While he celebrates the independent music scene, Czech reminisces on the loss of the shared community of listeners. Fortunately, he finds that the popularity of these outdoor arena festivals makes up for this, creating the sunny, feel-good atmosphere and the shared musical experience that unites the audience. Look for an eclectic mix of alternative-rock remixes as DJ Mike Czech brings his intriguing musical vibe of indie and dubstep to the RIMAC stage.
— Peter McInnis
For the considerable chunk of UCSD students who prefer rock and alternative to rap and pop, the festival is going to peak with OK Go. Since its self-titled debut album released in 2002, the quartet’s tastes have spanned from upbeat pop-rock to moody, understated electro-alternative and plenty of territory in between.
Possibly better known than their music are their often outlandishly elaborate music videos. These include a choreographed dance with hundreds of Korean Japanese students with umbrellas shot from a drone (“Won’t Let You Down”) and a Rube Goldberg machine spanning multiple warehouse stories (“This Too Shall Pass”).
Bassist Tim Nordwind discussed the band’s approach to festival sets like the one they’ll be playing at the festival.
“When we put on a live show, a lot of bands just go and play music,” Nordwind told the UCSD Guardian. “But we take a look at what we can do from a lighting perspective or a movement perspective or a technology perspective, and we try to make our concerts into multimedia events with some kind of an emotional arc.”
And at Sun God Festival, though OK Go may not have the sort of star power that Snoop Dogg does, their tendency for elaborate performances may let them steal the show.
— Kyle Somers
Associate A&E Editor
With honey-smooth vocals, Jhene Aiko’s songs are perfect for slow seduction. One of her latest and most popular songs, “The Worst,” shows an earnestness in her lyrics combined with dreamy melodies such as, “You live in a different time zone/ Think I know what this is/ It’s just the time’s wrong.” The Los Angeles native has a style of rhythm and blues that falls between The Weeknd and a better Lana Del Rey. Aiko’s latest album, “Souled Out,” released in 2014, features both wraithlike beats, such as “The Pressure,” and calm serenades, like “Promises.” She also draws heavily on her Buddhist philosophy for soulful and meditative lyrics. This has helped her mature from sad, romantic melodies to meaningful songs detailing her journey after her brother’s death. At Sun God Festival, we can expect Aiko’s signature mellifluous vocals combined with either upbeat and carefree songs or contemplative lullabies. Her style promises a lighter, calmer sound compared to the rest of the lineup. Aiko brings both the ability to tug at the heartstrings of lovers and appeal to the dreamers and thinkers of the festival.
— Allison Kubo
He commandeers the crowd with one hand in the air and one hand on the vinyl.

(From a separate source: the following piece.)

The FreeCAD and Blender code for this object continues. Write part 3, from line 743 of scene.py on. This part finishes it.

He’s been able to DJ beside artists from Big Boi to Wiz Khalifa with aplomb. He’s a San Diego native with an encyclopedic knowledge of music and without mercy for the turntables. Who is it? DJ Demon. A local legend in the truest sense, he swaggers up to the stage and proves his abilities year after year.

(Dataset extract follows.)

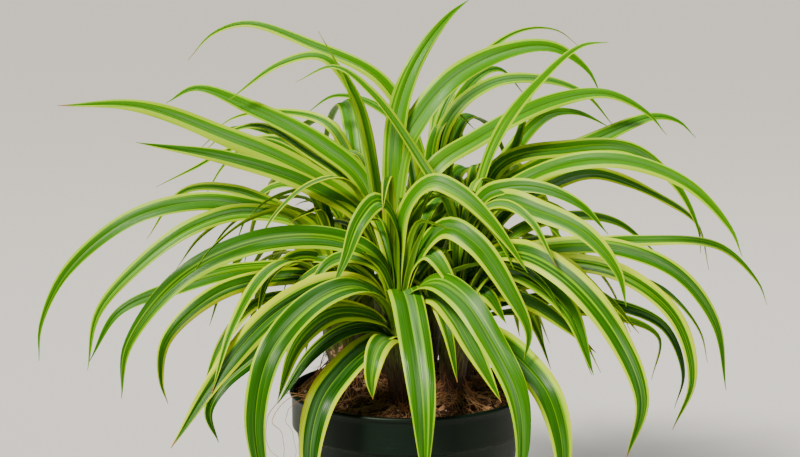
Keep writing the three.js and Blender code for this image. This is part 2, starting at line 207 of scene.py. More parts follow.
# Stage: the camera stands where the photo was taken, a little over a metre away and above the rim
CAMERA_PLACE = (-0.0057, -1.161, 0.427)
CAMERA_TILT = 80.5
CAMERA_LENS = 80
CAMERA_SENSOR = 36
CAMERA_REACH = 60
LIGHTS_AIM = (0, 0, 0.22)
FLOOR_REACH = 20
GLOW_COLOUR = "#e3e5e8"
GLOW_STRENGTH = 0.1


def linear(hex_colour):
    """An sRGB hex colour as linear red, green, blue and alpha."""
    shares = [int(hex_colour[i : i + 2], 16) / 255 for i in (1, 3, 5)]
    return tuple(s / 12.92 if s <= 0.04045 else ((s + 0.055) / 1.055) ** 2.4 for s in shares) + (1.0,)


def colour(name, hex_colour, description):
    """A colour that the user can change."""
    return FloatVectorProperty(
        name=name, description=description, subtype="COLOR", size=4, min=0, max=1, default=linear(hex_colour)
    )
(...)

The level of comfort he holds with the crowd comes from two things: his easy-going personality and a total of five years’ experience at Sun God Festival (soon to be six). Shutting himself in his room with nothing but an MPC and a desire to master his art at the age of 19, his dedication validates itself with the frenzy he produces at every show.
His concerns lay with the people, letting spontaneity reign both the music and UCSD for one day. “I’m an open format DJ, never restricting myself to the confines of a set playlist,” DJ Demon said in an exclusive interview with the Guardian. “Instead, I look out at the crowd and let the kids’ reaction[s] take control. I understand what this celebration means to the culture and students of UCSD.” DJ Demon is heaven-sent.
— Sam Velazquez
Success in the music industry is hard enough to come by as it is, not to mention for a band with a not-so-family-friendly name. But STRFKR knew that when they got into the business, their early attempts to change the name to tamer alternatives just didn’t feel right. Though it started as a joke — a dig at the proud, self-labeled “starfuckers” frontman Josh Hodges was forced to spend time with in his introduction to the industry — STRFKR became a sort of empowering slogan for the band, a mockery of a vanity they’d neither promote nor conform to in their music.

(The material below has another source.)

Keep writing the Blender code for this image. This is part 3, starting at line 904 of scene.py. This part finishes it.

Luckily, their explicit moniker doesn’t seem to be holding them back. The Portland quartet’s psychedelic indie-rock is light and airy, with the kind of uplifting energy that’ll have festival goers moving to the likes of MGMT and Foster the People. Be sure to listen for hits off of their 2013 release, “Miracle Mile,” and be ready to dance to their more familiar 2008 hit-single “Rawnald Gregory Erickson the Second.”